**Written instruction:**
Output only the lines running from the line bearing "power_inlet();" through the line bearing "cad_parts[obj.name] = obj", character for character.
## Start Records
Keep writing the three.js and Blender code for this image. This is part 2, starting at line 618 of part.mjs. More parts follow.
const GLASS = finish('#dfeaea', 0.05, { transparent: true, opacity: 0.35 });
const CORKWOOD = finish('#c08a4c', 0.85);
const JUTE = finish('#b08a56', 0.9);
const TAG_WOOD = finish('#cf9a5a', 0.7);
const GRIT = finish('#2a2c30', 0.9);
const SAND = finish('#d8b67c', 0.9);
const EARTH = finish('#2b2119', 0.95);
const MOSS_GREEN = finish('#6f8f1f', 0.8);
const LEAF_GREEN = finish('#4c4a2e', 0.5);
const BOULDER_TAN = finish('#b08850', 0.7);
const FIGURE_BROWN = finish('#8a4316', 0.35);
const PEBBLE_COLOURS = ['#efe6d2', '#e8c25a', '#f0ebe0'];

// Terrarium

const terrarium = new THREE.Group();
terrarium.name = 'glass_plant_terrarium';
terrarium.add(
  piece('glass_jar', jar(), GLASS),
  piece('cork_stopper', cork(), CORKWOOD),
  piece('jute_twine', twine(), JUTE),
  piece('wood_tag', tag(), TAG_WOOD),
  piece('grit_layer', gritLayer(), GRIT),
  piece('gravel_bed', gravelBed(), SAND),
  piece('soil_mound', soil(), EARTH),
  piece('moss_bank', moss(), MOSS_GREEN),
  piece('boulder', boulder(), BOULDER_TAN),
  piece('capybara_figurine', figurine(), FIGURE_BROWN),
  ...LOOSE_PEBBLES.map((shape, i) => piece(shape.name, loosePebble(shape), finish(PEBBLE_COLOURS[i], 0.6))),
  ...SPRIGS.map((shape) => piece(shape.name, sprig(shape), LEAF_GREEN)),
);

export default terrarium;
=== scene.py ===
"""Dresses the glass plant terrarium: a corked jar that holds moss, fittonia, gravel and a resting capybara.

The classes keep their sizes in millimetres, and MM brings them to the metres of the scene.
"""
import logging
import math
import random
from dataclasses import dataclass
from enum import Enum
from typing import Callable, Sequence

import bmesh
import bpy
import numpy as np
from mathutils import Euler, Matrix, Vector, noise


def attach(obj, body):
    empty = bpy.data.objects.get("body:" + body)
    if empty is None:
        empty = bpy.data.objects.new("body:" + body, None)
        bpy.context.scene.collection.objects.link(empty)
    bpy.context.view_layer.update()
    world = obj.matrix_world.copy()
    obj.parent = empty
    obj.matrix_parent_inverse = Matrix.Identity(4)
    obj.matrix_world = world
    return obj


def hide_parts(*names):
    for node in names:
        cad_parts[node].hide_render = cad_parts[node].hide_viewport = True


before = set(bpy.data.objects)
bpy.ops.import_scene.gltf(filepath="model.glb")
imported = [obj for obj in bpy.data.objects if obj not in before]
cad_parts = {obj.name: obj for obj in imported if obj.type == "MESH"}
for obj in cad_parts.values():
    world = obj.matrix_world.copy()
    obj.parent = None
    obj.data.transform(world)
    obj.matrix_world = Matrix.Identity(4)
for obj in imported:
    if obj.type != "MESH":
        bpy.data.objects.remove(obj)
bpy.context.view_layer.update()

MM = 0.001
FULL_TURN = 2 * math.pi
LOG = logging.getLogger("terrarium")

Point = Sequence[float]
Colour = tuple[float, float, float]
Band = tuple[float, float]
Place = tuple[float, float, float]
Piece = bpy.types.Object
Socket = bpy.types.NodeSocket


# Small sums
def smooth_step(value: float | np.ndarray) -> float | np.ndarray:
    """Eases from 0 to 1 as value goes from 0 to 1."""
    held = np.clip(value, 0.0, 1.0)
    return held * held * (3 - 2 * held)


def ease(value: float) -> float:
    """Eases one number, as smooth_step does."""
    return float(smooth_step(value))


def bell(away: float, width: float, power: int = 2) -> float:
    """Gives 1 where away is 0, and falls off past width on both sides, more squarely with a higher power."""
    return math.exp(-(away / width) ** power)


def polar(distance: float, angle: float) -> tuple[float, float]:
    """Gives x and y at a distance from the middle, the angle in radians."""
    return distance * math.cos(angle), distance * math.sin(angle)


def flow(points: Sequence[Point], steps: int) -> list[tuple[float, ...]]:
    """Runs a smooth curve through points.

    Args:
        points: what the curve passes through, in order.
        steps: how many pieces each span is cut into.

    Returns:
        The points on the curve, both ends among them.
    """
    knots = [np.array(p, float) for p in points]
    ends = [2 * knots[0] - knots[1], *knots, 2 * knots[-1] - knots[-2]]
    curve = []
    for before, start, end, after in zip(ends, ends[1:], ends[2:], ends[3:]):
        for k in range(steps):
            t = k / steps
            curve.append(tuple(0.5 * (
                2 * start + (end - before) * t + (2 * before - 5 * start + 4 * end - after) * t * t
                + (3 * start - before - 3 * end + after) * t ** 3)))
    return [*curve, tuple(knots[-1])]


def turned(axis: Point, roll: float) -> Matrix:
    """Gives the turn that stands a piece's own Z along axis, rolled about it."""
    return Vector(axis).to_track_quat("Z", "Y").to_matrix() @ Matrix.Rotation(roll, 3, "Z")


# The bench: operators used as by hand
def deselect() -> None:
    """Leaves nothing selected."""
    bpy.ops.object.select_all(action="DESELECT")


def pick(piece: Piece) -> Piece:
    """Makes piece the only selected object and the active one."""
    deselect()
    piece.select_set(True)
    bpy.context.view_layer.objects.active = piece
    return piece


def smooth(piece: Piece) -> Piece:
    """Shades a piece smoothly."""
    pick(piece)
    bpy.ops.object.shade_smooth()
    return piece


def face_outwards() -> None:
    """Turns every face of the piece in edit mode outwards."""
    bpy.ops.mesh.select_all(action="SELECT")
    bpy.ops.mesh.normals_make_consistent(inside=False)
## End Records
## Start Records
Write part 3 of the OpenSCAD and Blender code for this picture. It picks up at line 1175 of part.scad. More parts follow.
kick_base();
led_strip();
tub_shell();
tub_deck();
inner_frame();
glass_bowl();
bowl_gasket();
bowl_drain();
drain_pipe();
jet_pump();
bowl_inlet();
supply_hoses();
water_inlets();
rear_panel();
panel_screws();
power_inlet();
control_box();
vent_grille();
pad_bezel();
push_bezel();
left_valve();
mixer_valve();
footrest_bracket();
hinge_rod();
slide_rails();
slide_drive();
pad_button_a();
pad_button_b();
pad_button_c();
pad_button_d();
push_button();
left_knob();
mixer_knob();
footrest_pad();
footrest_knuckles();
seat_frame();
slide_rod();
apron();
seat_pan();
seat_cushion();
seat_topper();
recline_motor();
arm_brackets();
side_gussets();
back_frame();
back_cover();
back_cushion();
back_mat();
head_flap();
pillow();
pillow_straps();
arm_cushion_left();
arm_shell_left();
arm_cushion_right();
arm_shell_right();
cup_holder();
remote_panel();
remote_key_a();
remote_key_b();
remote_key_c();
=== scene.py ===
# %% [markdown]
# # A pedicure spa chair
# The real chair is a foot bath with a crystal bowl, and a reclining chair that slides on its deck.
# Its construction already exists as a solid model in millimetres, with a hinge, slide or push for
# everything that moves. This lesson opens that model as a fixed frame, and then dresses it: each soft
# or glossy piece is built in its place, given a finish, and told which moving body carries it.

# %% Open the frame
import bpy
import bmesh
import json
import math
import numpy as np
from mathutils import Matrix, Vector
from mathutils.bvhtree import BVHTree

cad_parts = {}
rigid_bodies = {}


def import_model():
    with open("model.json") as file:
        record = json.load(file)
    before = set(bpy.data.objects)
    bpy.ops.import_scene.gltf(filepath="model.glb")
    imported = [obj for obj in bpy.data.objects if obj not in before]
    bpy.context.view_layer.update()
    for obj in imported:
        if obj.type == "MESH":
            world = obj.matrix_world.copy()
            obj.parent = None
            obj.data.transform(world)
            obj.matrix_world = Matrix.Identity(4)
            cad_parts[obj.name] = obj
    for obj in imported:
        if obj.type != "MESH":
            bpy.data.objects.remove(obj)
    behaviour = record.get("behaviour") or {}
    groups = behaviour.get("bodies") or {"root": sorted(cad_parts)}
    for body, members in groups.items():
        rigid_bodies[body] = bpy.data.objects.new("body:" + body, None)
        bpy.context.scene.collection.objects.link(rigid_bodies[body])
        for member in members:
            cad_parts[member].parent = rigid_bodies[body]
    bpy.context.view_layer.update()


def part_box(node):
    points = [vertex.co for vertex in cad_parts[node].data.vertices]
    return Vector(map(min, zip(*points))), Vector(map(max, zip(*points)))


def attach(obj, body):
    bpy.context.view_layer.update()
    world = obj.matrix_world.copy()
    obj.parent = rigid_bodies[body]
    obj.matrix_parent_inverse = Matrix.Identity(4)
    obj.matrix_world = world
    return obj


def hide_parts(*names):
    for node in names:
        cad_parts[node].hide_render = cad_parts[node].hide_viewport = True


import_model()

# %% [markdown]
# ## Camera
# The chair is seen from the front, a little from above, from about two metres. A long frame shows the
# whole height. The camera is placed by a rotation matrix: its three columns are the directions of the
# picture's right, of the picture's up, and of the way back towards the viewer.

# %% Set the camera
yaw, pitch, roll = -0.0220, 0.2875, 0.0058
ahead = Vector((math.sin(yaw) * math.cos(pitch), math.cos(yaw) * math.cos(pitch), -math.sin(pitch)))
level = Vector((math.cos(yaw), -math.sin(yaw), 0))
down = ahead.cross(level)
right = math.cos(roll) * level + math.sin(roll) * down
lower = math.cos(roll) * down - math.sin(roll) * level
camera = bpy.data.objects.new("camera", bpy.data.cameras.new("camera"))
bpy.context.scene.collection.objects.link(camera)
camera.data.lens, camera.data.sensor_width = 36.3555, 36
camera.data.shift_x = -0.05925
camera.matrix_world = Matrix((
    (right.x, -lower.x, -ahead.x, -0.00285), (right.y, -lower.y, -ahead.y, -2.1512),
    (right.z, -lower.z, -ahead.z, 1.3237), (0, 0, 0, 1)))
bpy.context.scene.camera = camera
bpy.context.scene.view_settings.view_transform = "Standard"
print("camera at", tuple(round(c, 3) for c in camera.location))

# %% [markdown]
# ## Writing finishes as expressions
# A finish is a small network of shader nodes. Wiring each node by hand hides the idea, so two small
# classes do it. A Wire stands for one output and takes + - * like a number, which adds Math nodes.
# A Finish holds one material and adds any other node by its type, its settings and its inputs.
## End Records
**Result for this task:**
power_inlet();
control_box();
vent_grille();
pad_bezel();
push_bezel();
left_valve();
mixer_valve();
footrest_bracket();
hinge_rod();
slide_rails();
slide_drive();
pad_button_a();
pad_button_b();
pad_button_c();
pad_button_d();
push_button();
left_knob();
mixer_knob();
footrest_pad();
footrest_knuckles();
seat_frame();
slide_rod();
apron();
seat_pan();
seat_cushion();
seat_topper();
recline_motor();
arm_brackets();
side_gussets();
back_frame();
back_cover();
back_cushion();
back_mat();
head_flap();
pillow();
pillow_straps();
arm_cushion_left();
arm_shell_left();
arm_cushion_right();
arm_shell_right();
cup_holder();
remote_panel();
remote_key_a();
remote_key_b();
remote_key_c();
=== scene.py ===
# %% [markdown]
# # A pedicure spa chair
# The real chair is a foot bath with a crystal bowl, and a reclining chair that slides on its deck.
# Its construction already exists as a solid model in millimetres, with a hinge, slide or push for
# everything that moves. This lesson opens that model as a fixed frame, and then dresses it: each soft
# or glossy piece is built in its place, given a finish, and told which moving body carries it.

# %% Open the frame
import bpy
import bmesh
import json
import math
import numpy as np
from mathutils import Matrix, Vector
from mathutils.bvhtree import BVHTree

cad_parts = {}
rigid_bodies = {}


def import_model():
    with open("model.json") as file:
        record = json.load(file)
    before = set(bpy.data.objects)
    bpy.ops.import_scene.gltf(filepath="model.glb")
    imported = [obj for obj in bpy.data.objects if obj not in before]
    bpy.context.view_layer.update()
    for obj in imported:
        if obj.type == "MESH":
            world = obj.matrix_world.copy()
            obj.parent = None
            obj.data.transform(world)
            obj.matrix_world = Matrix.Identity(4)
            cad_parts[obj.name] = obj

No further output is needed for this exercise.